Initial coin offerings (ICOs) are a quasi-public offering, similar to initial public offerings, but without the expensive federal regulatory requirements. Small businesses and entrepreneurs have looked at ICOs as a potentially less regulated way of cutting out intermediaries like investment banks and law firms, to go directly to individuals to raise capital for their business idea. Michael Pieciak, commissioner of the Vermont Department of Financial Regulation, cautioned that ICOs are highly speculative and attract bad actors trying to take advantage.
On July 31, 2018, the U.S. Senate joined the House in passing a four-month extension of the NFIP, through Nov. 30, 2018. President Donald Trump quickly signed the bill.
The Senate Banking, Housing and Urban Affairs Committee may consider and approve more agency nominations once the Senate returns the week of Aug. 13. Nominations up for consideration include Kathy Kraninger to lead the Bureau of Consumer Financial Protection, Elad Roisman to serve at the SEC and Kimberly Reed to head the Export-Import Bank.
The FCC is accepting nominations for a new working group within its Broadband Deployment Advisory Committee (BDAC). The Disaster Response and Recovery Working Group was announced by FCC Chairman Ajit Pai during the July public meeting of the BDAC, and is charged with "making recommendations on additional measures that can be taken before a disaster to improve resiliency of broadband infrastructure, strategies that can be used during the response to a disaster to minimize the downtime of broadband networks, and actions that can be taken to restore broadband infrastructure during disaster recovery." The time commitment for participation will be substantial, although the majority of the work will be conducted online or via conference call. All applications must be submitted by email to the FCC including the information listed in the public notice no later than Sept. 7, 2018. Please contact Danielle Dean for more information.
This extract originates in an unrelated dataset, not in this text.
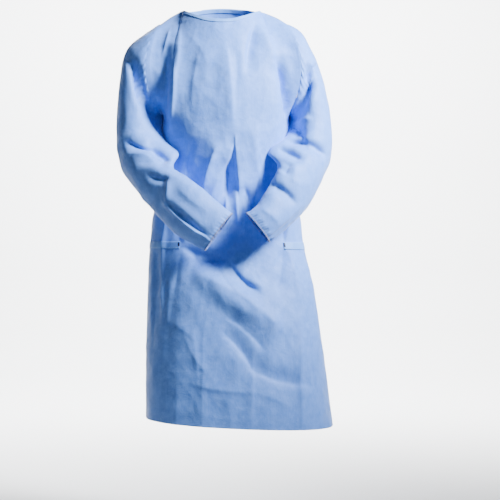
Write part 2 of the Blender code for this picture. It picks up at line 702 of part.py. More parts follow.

The Federal Communications Commission's Officeof the Inspector General (OIG) released a report detailing its findings on the agency's electronic filing system webpage crash during the consideration of Pai's Restoring Internet Freedom Order, rolling back the previous administration's net neutrality order.
The FCC's chief information officer published a public statement saying the electronic filing system delays were due to multiple distributed denial-of-service (DDoS) cyberattacks in a deliberate attempt to make it difficult for legitimate commenters to access and file comments with the FCC. The OIG investigated the DDoS attack and made three major findings. The first is that multiple distributed denial-of-service attacks did not occur.
The second finding is the FCC did not respond to the event internally in a manner consistent with the severity of the event as stated in previous public statements. Pai relied on the CIO and other FCC IT office officials' information in responding to congressional inquiries and the report concludes with the third finding which outlines five inaccurate statements the FCC made to members of Congress. The IG's office state that due to "possible criminal ramifications associated with false statements to Congress" the matter was referred to the U.S. Attorney's Office for the District of Columbia. Politico
NCSL, NGA, NLC and NaCO released a joint letter expressing concern with the recently introduced U.S. Senate small cell bill. As mentioned in last month's newsletter, U.S. Senator John Thune (R-S.D.), chairman of the Senate Committee on Commerce, Science, and Transportation, and Senator Brian Schatz (D-Hawaii), the ranking member of the Senate committee's subcommittee on Communications, Technology, Innovation, and the Internet, introduced S. 3157, the Streamlining The Rapid Evolution And Modernization of Leading-edge Infrastructure Necessary to Enhance Small Cell Deployment Act or STREAMLINE Small Cell Deployment Act. The bill would update the Communications Act in the attempt to streamline the deployment of 5G networks. States have already taken the lead to streamline state and local regulations to encourage rapid deployment of 5G infrastructure. NCSL continues to track the bill's movement.
The FCC released its public notice announcing the appointment of 18 new members to the Intergovernmental Advisory Committee earlier this month. Congratulations to Delegate Timothy Hugo (R) from Virginia, Representative Kristen Hill (R) from Pennsylvania, Representative Gary Smith (R) from South Carolina and Senator Wayne Harper (R) from Utah. The expanded membership will now include 30 members, increased from the original 15, to provide state and local perspectives on key telecommunications policy issues. The mission as stated in the public notice, is for the members to provide guidance, expertise and recommendations to the commission on a range of telecommunications issues for which local, state and Tribal governments explicitly or inherently share responsibility or administration with the commission. The four state legislators will join three existing members, Senator Deb Peters (R) from South Dakota, Representative Angelo Puppolo (D) from Massachusetts, and Representative Jason Saine (R) from North Carolina.